ISIS will likely also announce new global affiliates elsewhere in the Muslim world during Ramadan, continuing a trend from previous years. ISIS is particularly likely to announce new governorates in Bangladesh and Southeast Asia over the next forty-five days, although new governorates in the Sahel and Somalia are also possible. ISIS will likely launch attacks during Ramadan in each of these locations in order to claim a presence in the far corners of the Muslim world, where it is directly competing with al-Qaeda and staging for future attacks against the non-Muslim world. ISIS could also declare a governorate in Tunisia over Ramadan, although conditions may not be set for such an announcement in the near-term. ISIS will expand its control and influence in Libya from its stronghold in Sirte, which it can use as a platform to escalate its expansion into Tunisia and Northern Africa.
ISIS will likely attack the West during Ramadan, particularly Europe. ISIS may well attempt to target major sporting events and other crowded public venues, including the Euro 2016 soccer tournament between June 10 and July 10. In a most dangerous course of action, ISIS could target Great Britain in an effort to exacerbate underlying tensions over refugee policy, accelerate its exit from the European Union, and break a key alliance in the West. ISIS could also conduct attacks against Canada and the U.S. over this period, particularly around the respective Independence Days of each country on July 1st and July 4th.
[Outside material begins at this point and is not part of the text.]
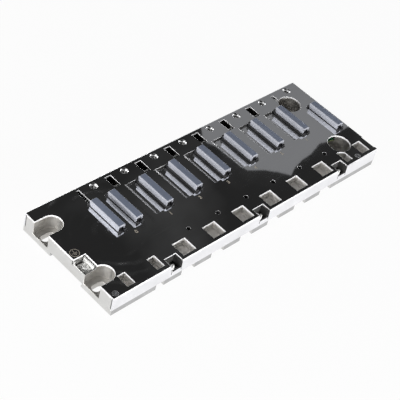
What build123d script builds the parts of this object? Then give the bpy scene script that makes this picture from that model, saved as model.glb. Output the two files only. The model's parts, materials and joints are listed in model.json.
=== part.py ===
# Rack backplane for a modular industrial controller: a cast base, a printed
# circuit board and a folded front plate, with nine bus connectors, their
# protective caps, a ground terminal, retaining clips and rail springs.
# Units are millimetres. X runs along the rack, Y towards the module screws,
# Z up out of the rear face. The origin is at the middle of the rear face.
# Places are given from the left end and the front edge, depths from the
# front face down, unless a name says otherwise.
import os

from build123d import *

os.makedirs("parts", exist_ok=True)

# module positions, which set the length of the rack
slot_pitch = 32.6
module_holes = 8
module_hole_x = 63.6
module_hole_from_back = 6.0
end_margin = 14.2
rack_depth = 105.0
rack_height = 19.0

# folded front plate
sheet = 1.5
bend_radius = 1.0
flange_drop = 13.2
edge_relief_depth = 1.0
edge_relief_start = 3.6
edge_relief_length = 14.0

# locating pin holes
pin_hole_y = 22.1
pin_hole_radius = 1.9
pin_hole_depth = 9.0

# hook windows along the front edge
hook_offset = 16.4
hook_width = 13.3
hook_length = 13.4
hook_y = 10.0
hook_half_width = 7.5
hook_half_length = 12.2
hook_left_x = (20.2, 50.1)
hook_right_from_end = 33.4
hook_end_from_end = 11.9
hook_end_width = 9.8
hook_end_length = 12.7
hook_depth = 8.0
hook_undercut = 0.5

# pin windows along the back edge
pin_width = 6.0
pin_length = 12.8
pin_from_back = 10.3
pin_narrow_width = 3.0
pin_first_x = 49.0
pin_first_from_back = 12.2
pin_first_length = 17.6
pin_last_from_end = 31.8
pin_last_from_back = 8.1
pin_last_length = 8.2

# clip notches in the front edge
notch_slots = (0, 3, 6)
notch_width = 11.9
notch_length = 8.4
notch_drop = 8.0
notch_taper = 1.8
notch_slit = 0.7
notch_slit_drop = 10.7

# fixing points: open slots on the left, round recesses on the right
fixing_front_y = 23.8
fixing_from_back = 20.4
slot_centre_x = 10.2
slot_radius = 8.7
slot_hole_start = 5.0
fixing_from_end = 25.4
recess_radius = 10.4
recess_web = 0.7
fixing_floor = 5.5
fixing_hole_radius = 3.5
boss_wall = 2.4

# ground terminal pocket at the left end
ground_length = 11.4
ground_start_y = 32.4
ground_width = 14.3
ground_depth = 9.5
ground_wall = 1.0
ground_drop = 4.4
ground_slit = 1.1
ground_slit_drop = 6.3
terminal_x = 6.3
terminal_y = 39.4
terminal_radius = 1.6
terminal_reach = 4.5
terminal_head_radius = 2.75
terminal_head_height = 2.2
bracket_sheet = 1.2
bracket_gap = 0.8
clamp_width = 6.2
clamp_length = 7.6
clamp_sheet = 1.4
clamp_lip = 1.0

# bus connectors and their caps
connector_offset = 4.6
connector_from_back = 38.2
power_connector_x = 49.8
end_connector_from_end = 10.5
end_connector_y = 54.4
housing_width = 5.4
housing_length = 32.6
housing_rise = 5.2
foot_width = 7.4
foot_rise = 0.5
ear_height = 1.5
ear_length = 1.6
ear_gap = 3.0
key_width = 3.2
key_length = 29.6
key_depth = 5.2
tongue_width = 1.2
tongue_length = 28.0
tongue_drop = 0.8
cap_fit = 0.12
cap_wall = 0.58
cap_end_wall = 0.78
cap_roof = 0.75
cap_height = 4.3
cap_bevel = 0.5
cap_end_cut = 2.6
cap_grip_length = 1.3
cap_grip_height = 2.0
cap_grip_depth = 0.4
cutout_margin = 0.4

# pressed recess beside each bus slot connector
press_depth = 2.0
press_start = 10.5
press_slope = 3.2
press_shoulder = 0.25
press_inset = 0.4

# cast base
wall = 2.5
floor = 2.5
foot_setback = 0.3
rail_width = 37.6
rail_offset = 0.2
rail_depth = 3.8
rail_lip = 1.2
rail_lip_height = 1.2
cavity_start_x = 22.0
cavity_corner = 2.0
end_block_length = 20.0
rib_width = 9.0
rib_length = 8.0
foot_gap = 14.0
foot_gap_offset = 15.7
first_gap_x = 49.5
first_gap = 8.3
pocket_start_x = 24.0
pocket_end_y = 30.0
pocket_depth = 5.0
seam = 0.8
clearance = 0.1
close_fit = 0.05

# circuit board
board_drop = 4.6
board_thickness = 1.6
board_start_x = 25.0
board_front_y = 32.6
board_from_back = 14.4
board_gap = 1.0
post_width = 6.4
post_left_x = 32.0
post_offset = 14.3
post_inset_front = 6.0
post_inset_back = 3.0
board_screw_radius = 1.25
board_screw_length = 6.0
board_head_radius = 2.3
board_head_height = 1.5

# module screw holes, and the screws that hold the plate
tap_radius = 1.65
tap_depth = 11.0
funnel_radius = 3.4
funnel_neck = 2.0
plate_screw_x = 4.6
plate_screw_y = 3.9
plate_screw_from_end = 22.8
plate_screw_radius = 1.2
plate_screw_length = 8.0
plate_head_radius = 2.5
screw_clearance = 0.15

# ground bar behind the pin windows
bar_radius = 0.65
bar_from_back = 13.3
bar_drop = 3.8
bar_overhang = 3.5
saddle_offset = 6.5
saddle_thickness = 2.0
saddle_length = 3.6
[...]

The risk of ‘lone wolf attacks’ across the West will rise during Ramadan, as indicated in a recent speech by the group’s spokesperson urging followers to target the Crusaders in the West.
The anticipated surge in attacks by ISIS during Ramadan coincides with other precarious geopolitical trends that may allow ISIS to achieve outsized effects against its adversaries. ISIS could attempt to provoke an escalation in the Kurdish-Turkish conflict by launching cross-border attacks from Syrian Kurdish terrain or deploying ethnic Kurds as suicide bombers in Turkey. An intensification in this conflict could exacerbate tensions between the U.S. and Turkey over anti-ISIS strategy given the current reliance upon Syrian Kurds linked to the Kurdistan Workers’ Party (PKK) as the primary ground partner against ISIS in Syria. Meanwhile, Russia has also leveraged the Kurds as one vector to challenge Turkey amidst a wider campaign to pressure NATO through its southern flank. These additive pressures create an unstable security environment in which ISIS can generate asymmetric effects in the absence of U.S. support. ISIS’s Ramadan campaign thus threatens to inflict dangerous pressure upon the global system of U.S.-led security alliances even as it challenges domestic security across Europe. Countering this campaign will require the U.S. to dedicate increased resources towards disrupting its ground campaign, protecting vulnerable targets, and reinforcing key global and regional alliances.